Intervenir à la fois sur le poids et les préoccupations

Plusieurs interventions mettent l’accent sur la perte de poids. Or, l’initiation de ces programmes peut involontairement aggraver les préoccupations à l’égard du poids, entrainer des cycles de perte/reprise de poids et induire un sentiment d’échec si les objectifs fixés ne sont pas atteints. Une approche orientée vers le bien-être psychologique et l’adoption d’une alimentation intuitive, c’est-à-dire basée sur l’écoute des signaux de faim et de satiété, a ainsi été développée pour intervenir sans nuire. Ce type d’intervention, nommé « nouveau paradigme sur le poids » ou « Health-At-Every-Size ® », se pose en ardent défenseur de l’acceptation de tous les formats corporels. Cinq principes fondent cette approche : (1) la promotion de la santé peu importe le poids ; (2) l’acceptation et le respect de soi ; (3) le plaisir de manger sainement en respectant ses signaux de faim et de rassasiement ; (4) la promotion d’une vie active et (5) la fin de la stigmatisation associée au poids en reconnaissant la beauté et l’individualité de chaque corps. Récoltant de plus en plus d’appuis scientifiques, cette approche produirait des effets positifs sur la santé physique, le bien-être psychologique et les comportements alimentaires.
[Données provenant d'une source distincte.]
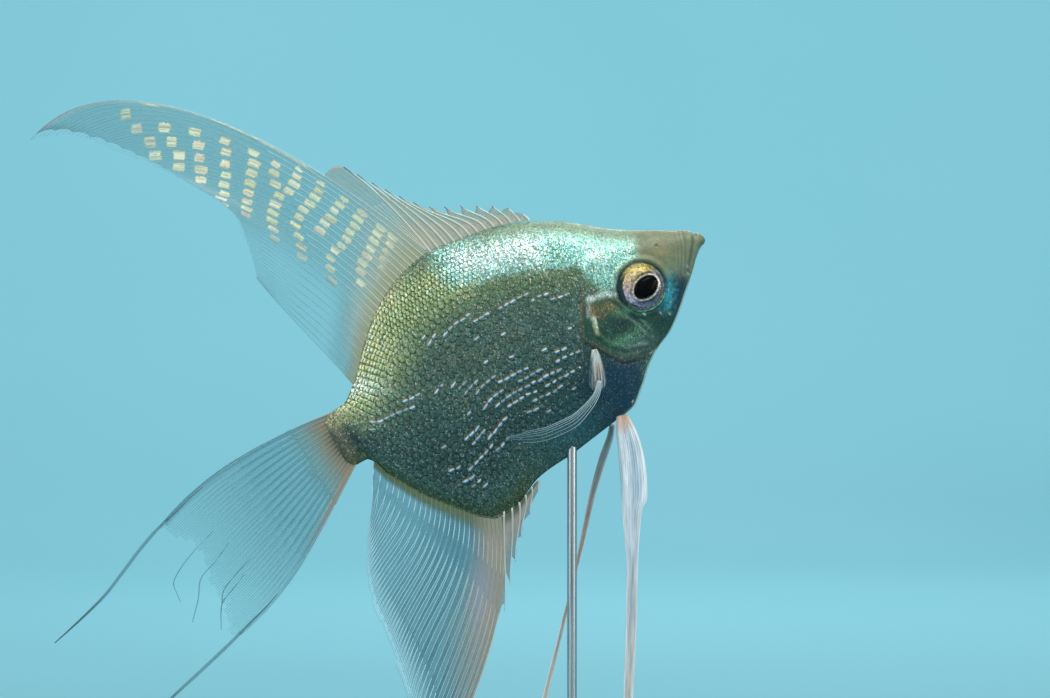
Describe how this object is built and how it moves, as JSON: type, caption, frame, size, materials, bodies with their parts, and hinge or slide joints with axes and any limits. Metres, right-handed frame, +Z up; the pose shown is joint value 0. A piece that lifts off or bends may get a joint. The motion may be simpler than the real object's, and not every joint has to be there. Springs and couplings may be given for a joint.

Le CEPIA s’inspire de ce style d’intervention et, conforme à cette approche, vise la réconciliation avec le plaisir de manger et une amélioration de la satisfaction avec le corps. Les intervenants adoptant cette philosophie d’intervention ne se positionnent donc pas en « guerre » contre l’obésité : ils travaillent plutôt à adresser la double problématique des préoccupations excessives et de la santé. Autrement dit, il est proposé d’enfin laisser tomber les gants de boxe, et plutôt que de se battre avec son corps, de lui offrir ce dont il a le plus besoin : de compassion.

Sources:

Burgard, D. (2009). What is “Health at Every Size?” In The Fat Studies Reader (pp. 42–53).

Grabe, S., Ward, L. M., & Hyde, J. S. (2008). The role of the media in body image concerns among women: A meta-analysis of experimental and correlational studies. Psychological Bulletin, 134(3), 460–476.

Institut de la statistique du Québec. (2016). L’Enquête québécoise sur la santé de la population, 2014-2015 : pour en savoir plus sur la santé des Québécois. Résultats de la deuxième édition.

Kalergis, M., Leung Yinko, S., Savoie, N., Dagenais, F., & Simpson, S. (2011). Canadian women’s attitudes towards weight. Canadian Journal of Diabetes, 35(2), 206.

Mann, T., Tomiyama,  a. J., Westling, E., Lew, A.-M., Samuels, B., & Chatman, J. (2007). Medicare’s search for effective obesity treatments: Diets are not the answer. American Psychologist, 62(3), 220–233.

Organisation mondiale de la santé. (2018). Obésité et surpoids. Tiré de: www.who.int/mediacentre/factsheets/fs311/fr/

Tomiyama, A. J., Ahlstrom, B., & Mann, T. (2013). Long-term Effects of Dieting: Is Weight Loss Related to Health? Social and Personality Psychology Compass, 7(12), 861–877.